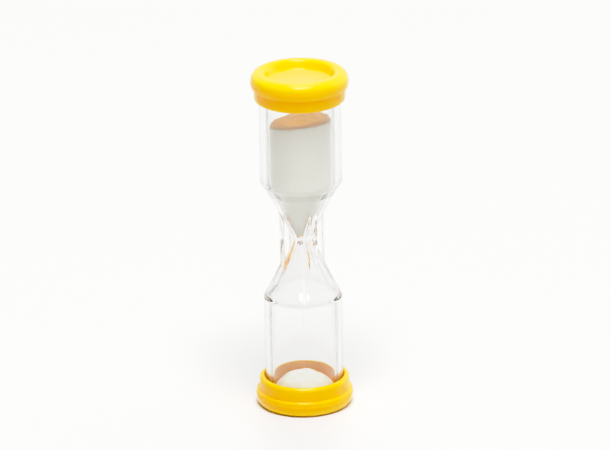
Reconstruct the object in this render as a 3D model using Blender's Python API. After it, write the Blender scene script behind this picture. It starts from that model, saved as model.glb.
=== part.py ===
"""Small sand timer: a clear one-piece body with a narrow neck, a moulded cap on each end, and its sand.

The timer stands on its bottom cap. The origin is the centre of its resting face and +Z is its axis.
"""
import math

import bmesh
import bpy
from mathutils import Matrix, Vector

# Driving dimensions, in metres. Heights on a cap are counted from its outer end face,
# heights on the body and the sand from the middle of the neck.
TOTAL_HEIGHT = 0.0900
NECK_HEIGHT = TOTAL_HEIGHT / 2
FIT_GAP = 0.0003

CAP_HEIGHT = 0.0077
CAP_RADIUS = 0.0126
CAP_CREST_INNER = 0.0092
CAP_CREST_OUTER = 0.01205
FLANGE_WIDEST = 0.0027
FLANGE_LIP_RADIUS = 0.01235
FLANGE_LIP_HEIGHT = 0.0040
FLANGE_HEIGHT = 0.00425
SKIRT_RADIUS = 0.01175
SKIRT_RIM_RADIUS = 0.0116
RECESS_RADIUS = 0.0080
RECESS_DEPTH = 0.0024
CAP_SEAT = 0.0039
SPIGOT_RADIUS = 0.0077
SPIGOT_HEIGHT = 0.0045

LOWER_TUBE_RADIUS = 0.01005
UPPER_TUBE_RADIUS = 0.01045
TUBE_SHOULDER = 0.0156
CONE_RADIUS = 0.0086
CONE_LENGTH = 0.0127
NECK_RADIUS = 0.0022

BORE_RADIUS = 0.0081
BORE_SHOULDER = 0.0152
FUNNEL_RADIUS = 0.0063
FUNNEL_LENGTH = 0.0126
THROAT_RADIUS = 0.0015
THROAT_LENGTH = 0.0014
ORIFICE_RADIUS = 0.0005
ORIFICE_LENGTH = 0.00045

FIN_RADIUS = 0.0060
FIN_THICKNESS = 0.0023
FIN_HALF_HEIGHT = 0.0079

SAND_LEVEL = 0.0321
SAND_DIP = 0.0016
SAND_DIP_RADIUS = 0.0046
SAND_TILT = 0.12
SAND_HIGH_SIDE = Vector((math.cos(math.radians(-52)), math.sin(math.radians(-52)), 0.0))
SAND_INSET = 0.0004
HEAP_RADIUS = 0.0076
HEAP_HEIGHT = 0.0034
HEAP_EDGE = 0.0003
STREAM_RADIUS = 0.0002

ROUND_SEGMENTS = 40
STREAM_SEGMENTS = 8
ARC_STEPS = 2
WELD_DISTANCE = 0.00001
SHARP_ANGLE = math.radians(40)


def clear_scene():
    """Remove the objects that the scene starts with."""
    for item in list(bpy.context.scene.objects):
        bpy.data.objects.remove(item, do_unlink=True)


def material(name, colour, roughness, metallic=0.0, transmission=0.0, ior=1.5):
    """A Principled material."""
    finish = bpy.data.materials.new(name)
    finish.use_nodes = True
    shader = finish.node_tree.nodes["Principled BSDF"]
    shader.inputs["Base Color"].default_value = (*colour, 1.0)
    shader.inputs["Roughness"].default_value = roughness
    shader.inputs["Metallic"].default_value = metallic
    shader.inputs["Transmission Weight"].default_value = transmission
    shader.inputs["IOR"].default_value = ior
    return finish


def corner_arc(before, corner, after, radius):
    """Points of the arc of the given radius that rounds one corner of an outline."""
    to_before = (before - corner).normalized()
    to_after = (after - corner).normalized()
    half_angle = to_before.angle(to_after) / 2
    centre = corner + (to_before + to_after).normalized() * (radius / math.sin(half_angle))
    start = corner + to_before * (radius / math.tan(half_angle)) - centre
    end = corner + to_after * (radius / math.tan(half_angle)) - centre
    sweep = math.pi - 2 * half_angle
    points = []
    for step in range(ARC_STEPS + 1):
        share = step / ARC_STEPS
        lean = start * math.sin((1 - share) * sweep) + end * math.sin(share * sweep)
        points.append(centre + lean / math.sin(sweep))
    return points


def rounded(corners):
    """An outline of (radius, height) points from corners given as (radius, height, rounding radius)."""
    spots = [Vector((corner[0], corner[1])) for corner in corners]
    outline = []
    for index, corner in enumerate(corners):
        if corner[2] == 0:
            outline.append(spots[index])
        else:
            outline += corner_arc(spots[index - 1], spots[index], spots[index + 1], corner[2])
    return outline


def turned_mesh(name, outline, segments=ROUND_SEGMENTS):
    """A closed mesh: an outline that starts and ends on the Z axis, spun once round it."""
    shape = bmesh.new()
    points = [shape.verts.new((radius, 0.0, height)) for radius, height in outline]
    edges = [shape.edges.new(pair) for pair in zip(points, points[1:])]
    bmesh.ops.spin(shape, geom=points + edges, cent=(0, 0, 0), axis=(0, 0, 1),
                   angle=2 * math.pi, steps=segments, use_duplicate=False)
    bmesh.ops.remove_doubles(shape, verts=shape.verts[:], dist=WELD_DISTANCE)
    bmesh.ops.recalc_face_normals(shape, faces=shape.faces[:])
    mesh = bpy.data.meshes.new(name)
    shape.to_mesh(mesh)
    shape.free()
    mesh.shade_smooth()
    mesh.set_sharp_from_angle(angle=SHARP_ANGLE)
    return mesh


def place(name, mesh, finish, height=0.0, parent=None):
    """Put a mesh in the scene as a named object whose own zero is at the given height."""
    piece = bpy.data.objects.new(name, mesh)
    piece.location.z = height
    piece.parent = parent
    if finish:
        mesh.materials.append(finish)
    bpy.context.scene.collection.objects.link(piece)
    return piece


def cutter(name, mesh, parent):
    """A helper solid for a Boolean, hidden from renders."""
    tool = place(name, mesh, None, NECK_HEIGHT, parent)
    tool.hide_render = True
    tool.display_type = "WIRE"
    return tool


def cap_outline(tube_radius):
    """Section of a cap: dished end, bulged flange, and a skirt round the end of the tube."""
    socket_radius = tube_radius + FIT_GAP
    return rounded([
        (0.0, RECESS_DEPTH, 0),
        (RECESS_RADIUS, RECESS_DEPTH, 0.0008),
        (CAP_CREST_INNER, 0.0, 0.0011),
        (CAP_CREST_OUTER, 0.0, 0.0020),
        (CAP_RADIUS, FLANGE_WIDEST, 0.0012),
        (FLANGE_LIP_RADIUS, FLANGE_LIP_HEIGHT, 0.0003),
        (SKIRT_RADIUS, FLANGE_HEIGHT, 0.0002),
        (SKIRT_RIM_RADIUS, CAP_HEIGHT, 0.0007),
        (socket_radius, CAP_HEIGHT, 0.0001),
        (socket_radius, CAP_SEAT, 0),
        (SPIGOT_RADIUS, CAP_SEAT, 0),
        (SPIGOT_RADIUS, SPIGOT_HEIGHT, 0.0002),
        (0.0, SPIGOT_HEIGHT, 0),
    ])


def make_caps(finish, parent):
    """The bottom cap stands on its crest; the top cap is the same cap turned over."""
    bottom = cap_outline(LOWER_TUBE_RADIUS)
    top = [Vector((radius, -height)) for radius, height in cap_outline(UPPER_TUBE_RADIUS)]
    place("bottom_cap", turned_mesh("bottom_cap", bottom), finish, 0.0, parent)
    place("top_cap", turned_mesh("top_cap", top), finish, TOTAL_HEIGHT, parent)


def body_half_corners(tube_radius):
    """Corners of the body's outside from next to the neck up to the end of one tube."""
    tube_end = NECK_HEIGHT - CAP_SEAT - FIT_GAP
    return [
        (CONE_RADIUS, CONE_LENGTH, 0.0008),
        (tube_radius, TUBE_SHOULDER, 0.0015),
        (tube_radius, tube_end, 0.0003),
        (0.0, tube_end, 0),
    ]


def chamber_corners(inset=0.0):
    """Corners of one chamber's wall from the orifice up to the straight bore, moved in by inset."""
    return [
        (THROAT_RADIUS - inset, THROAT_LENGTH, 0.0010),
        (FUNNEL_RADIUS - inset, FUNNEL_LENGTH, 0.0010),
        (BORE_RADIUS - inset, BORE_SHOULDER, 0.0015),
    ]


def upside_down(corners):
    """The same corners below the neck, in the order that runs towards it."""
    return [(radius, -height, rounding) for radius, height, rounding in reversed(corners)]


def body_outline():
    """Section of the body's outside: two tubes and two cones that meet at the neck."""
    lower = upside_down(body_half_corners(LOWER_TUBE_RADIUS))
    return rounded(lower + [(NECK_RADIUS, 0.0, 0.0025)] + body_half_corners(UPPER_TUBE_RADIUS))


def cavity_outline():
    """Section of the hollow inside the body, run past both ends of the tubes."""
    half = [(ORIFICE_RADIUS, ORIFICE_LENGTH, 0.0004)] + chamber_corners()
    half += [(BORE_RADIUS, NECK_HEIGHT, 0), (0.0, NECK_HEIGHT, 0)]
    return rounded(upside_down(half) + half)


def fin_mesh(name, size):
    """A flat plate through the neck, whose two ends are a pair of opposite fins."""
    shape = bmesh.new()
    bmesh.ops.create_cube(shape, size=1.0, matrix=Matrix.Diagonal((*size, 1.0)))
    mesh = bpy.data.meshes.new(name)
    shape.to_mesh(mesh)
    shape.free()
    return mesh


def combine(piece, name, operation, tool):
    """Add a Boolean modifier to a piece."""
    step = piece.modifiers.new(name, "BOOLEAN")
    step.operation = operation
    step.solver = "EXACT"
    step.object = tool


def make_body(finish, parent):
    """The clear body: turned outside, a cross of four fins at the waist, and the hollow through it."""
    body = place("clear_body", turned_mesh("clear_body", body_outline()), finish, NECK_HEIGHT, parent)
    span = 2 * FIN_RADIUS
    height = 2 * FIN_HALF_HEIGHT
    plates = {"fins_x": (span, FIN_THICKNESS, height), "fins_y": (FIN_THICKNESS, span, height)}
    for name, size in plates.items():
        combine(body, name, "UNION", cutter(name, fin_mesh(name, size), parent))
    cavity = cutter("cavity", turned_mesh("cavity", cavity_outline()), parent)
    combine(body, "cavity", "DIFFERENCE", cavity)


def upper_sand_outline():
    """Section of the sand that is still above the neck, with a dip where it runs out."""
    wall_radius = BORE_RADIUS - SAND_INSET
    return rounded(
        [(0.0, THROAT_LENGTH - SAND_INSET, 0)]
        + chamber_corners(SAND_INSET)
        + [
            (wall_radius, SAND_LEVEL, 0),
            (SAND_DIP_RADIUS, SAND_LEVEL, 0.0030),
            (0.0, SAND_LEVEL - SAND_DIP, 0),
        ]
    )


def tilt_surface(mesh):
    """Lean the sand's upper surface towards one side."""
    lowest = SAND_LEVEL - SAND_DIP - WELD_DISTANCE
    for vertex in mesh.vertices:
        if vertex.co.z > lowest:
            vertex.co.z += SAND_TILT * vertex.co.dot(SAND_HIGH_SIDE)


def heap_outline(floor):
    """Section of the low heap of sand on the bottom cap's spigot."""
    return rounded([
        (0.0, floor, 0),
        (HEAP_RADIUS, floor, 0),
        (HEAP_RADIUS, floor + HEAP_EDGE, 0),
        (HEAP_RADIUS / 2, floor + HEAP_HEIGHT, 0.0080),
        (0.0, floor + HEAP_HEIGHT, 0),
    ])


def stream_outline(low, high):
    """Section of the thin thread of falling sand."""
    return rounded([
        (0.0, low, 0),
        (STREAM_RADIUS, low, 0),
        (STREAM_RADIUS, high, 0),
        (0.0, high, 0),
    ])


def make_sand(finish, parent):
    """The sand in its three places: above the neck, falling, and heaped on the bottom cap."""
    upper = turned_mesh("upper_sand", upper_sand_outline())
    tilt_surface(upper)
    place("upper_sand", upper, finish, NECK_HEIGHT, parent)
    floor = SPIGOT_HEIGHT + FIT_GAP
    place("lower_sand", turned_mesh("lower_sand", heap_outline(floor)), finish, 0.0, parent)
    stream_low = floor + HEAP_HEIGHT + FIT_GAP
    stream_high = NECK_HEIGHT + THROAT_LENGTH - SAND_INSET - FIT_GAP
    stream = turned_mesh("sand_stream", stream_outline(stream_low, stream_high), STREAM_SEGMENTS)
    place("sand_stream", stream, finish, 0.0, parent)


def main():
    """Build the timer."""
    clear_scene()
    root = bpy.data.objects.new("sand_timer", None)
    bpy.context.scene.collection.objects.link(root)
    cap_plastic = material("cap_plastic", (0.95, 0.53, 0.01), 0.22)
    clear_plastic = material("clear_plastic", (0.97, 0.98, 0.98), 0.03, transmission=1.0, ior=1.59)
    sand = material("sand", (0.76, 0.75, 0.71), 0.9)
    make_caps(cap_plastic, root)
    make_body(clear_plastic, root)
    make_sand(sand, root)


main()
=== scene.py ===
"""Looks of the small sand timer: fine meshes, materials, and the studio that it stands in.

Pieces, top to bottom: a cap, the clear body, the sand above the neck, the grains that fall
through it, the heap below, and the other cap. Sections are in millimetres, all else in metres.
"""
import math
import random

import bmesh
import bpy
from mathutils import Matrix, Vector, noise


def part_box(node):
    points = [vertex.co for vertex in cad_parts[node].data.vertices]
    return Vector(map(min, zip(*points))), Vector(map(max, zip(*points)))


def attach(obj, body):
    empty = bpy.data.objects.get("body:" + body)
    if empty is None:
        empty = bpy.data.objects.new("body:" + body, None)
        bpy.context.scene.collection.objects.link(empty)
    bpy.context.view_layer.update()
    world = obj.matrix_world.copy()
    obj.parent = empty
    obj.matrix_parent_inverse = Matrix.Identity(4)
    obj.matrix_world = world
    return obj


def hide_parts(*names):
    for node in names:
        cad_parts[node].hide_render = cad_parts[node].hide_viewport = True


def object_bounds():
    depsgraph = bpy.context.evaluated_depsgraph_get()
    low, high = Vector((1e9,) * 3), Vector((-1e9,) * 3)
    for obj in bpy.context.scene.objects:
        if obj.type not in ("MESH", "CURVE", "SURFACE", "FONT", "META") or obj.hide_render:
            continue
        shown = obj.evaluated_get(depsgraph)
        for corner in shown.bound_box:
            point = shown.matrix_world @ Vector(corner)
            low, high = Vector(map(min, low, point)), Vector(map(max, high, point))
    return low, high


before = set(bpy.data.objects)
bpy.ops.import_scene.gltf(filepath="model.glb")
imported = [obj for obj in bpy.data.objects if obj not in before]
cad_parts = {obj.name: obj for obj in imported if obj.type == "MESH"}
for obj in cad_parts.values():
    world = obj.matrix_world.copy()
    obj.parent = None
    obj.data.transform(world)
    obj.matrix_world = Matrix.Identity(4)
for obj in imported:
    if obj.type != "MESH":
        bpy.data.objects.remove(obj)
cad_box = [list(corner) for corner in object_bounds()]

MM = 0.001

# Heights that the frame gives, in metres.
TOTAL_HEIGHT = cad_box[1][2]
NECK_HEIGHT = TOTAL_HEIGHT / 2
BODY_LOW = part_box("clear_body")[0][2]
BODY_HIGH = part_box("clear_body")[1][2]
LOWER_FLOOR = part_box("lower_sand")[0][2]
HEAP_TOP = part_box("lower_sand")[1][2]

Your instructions
Each line from the top of the material above through the line with "FIN_HALF_HEIGHT = 0.0079" must be echoed exactly, and no other line.

Task response
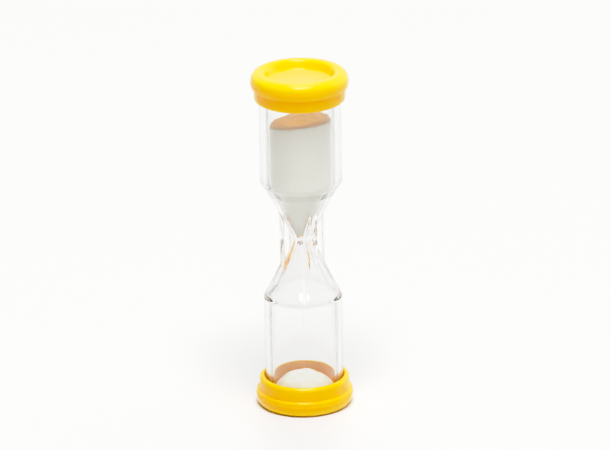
Reconstruct the object in this render as a 3D model using Blender's Python API. After it, write the Blender scene script behind this picture. It starts from that model, saved as model.glb.
=== part.py ===
"""Small sand timer: a clear one-piece body with a narrow neck, a moulded cap on each end, and its sand.

The timer stands on its bottom cap. The origin is the centre of its resting face and +Z is its axis.
"""
import math

import bmesh
import bpy
from mathutils import Matrix, Vector

# Driving dimensions, in metres. Heights on a cap are counted from its outer end face,
# heights on the body and the sand from the middle of the neck.
TOTAL_HEIGHT = 0.0900
NECK_HEIGHT = TOTAL_HEIGHT / 2
FIT_GAP = 0.0003

CAP_HEIGHT = 0.0077
CAP_RADIUS = 0.0126
CAP_CREST_INNER = 0.0092
CAP_CREST_OUTER = 0.01205
FLANGE_WIDEST = 0.0027
FLANGE_LIP_RADIUS = 0.01235
FLANGE_LIP_HEIGHT = 0.0040
FLANGE_HEIGHT = 0.00425
SKIRT_RADIUS = 0.01175
SKIRT_RIM_RADIUS = 0.0116
RECESS_RADIUS = 0.0080
RECESS_DEPTH = 0.0024
CAP_SEAT = 0.0039
SPIGOT_RADIUS = 0.0077
SPIGOT_HEIGHT = 0.0045

LOWER_TUBE_RADIUS = 0.01005
UPPER_TUBE_RADIUS = 0.01045
TUBE_SHOULDER = 0.0156
CONE_RADIUS = 0.0086
CONE_LENGTH = 0.0127
NECK_RADIUS = 0.0022

BORE_RADIUS = 0.0081
BORE_SHOULDER = 0.0152
FUNNEL_RADIUS = 0.0063
FUNNEL_LENGTH = 0.0126
THROAT_RADIUS = 0.0015
THROAT_LENGTH = 0.0014
ORIFICE_RADIUS = 0.0005
ORIFICE_LENGTH = 0.00045

FIN_RADIUS = 0.0060
FIN_THICKNESS = 0.0023
FIN_HALF_HEIGHT = 0.0079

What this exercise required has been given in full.